The building – with a gym, game and media rooms, business center and pilot snooze rooms – is made from stone, textiles and other eco-friendly materials from locally sourced suppliers, minimizing greenhouse gases from long-distance shipping. A Vermont Governor's Award for Environmental Excellence now hangs inside Heritage Aviation's terminal.
More than green
Autumn in New England, with its bursts of radiant colors and glowing hues spilling out over the rolling hills of Champlain Valley, is the busiest time of the year for Heritage Aviation.
"Our snow-ski industry is famous, but the resorts here bring lots of high-end traffic year-round," Shea says.
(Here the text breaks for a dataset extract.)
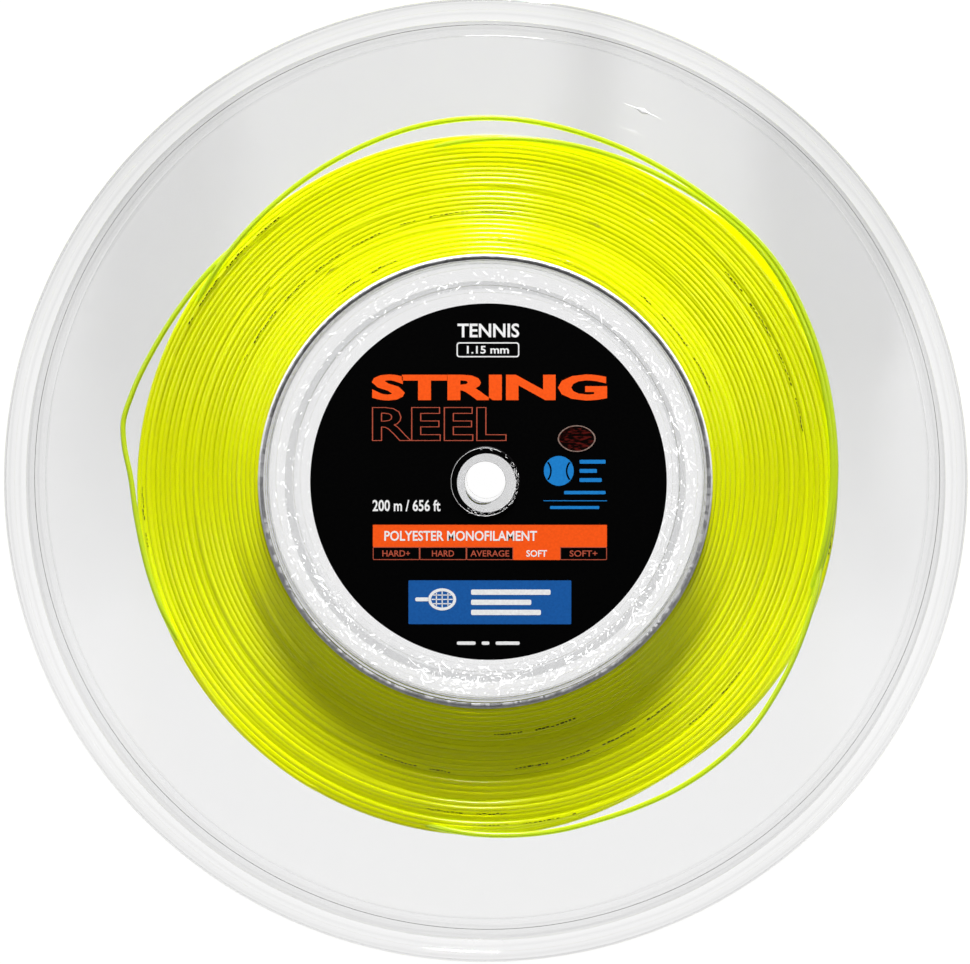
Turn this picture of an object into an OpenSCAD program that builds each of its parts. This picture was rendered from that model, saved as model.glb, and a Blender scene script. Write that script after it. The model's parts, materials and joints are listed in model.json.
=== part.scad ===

Vacationers, many from overseas, have been flying into Heritage Aviation for 25 years to take in the beauty of the Green Mountains and Lake Champlain. Heritage, explains Shea, is ideally situated as an international transitioning point for fuel or a technical stop. On-site United States Customs adds to appeal to Heritage as an international way station.
You can land at Heritage and be skiing cross-country or down the slopes of Stowe Mountain Resort or half-dozen other places in little over an hour.
In the summer, anglers hit the huge, 490 square-mile, natural lake that Burlington hugs, or dip a fly into a new, nearby mountain stream almost every day. Just beyond the city lies Mount Mansfield, Mount Philo, Camel's Hump, Black Mountain, Bald Mountain and Burnt Meadow Mountain, to name a few.
"Burlington is really an epicenter of outdoor activity," says Shea, "but it's also a college town on the water, with a good feel to it."
Downtown Burlington features a charming pedestrian marketplace with a bevy of restaurants, shops and cultural activities all within a quick flight from Boston, New York or Montreal.
"We're as proud of our community as we are of our FBO," Shea says. "For our customers, we like to take care of them and provide a very nice facility. But our responsibility to the customer doesn't end when they leave our ramp. It's our commitment to use environmentally sustainable business practices that conserve resources and reduce aviation's carbon footprint.
"Maybe that's not the most profitable way to do business, but it's the responsible way," Shea says.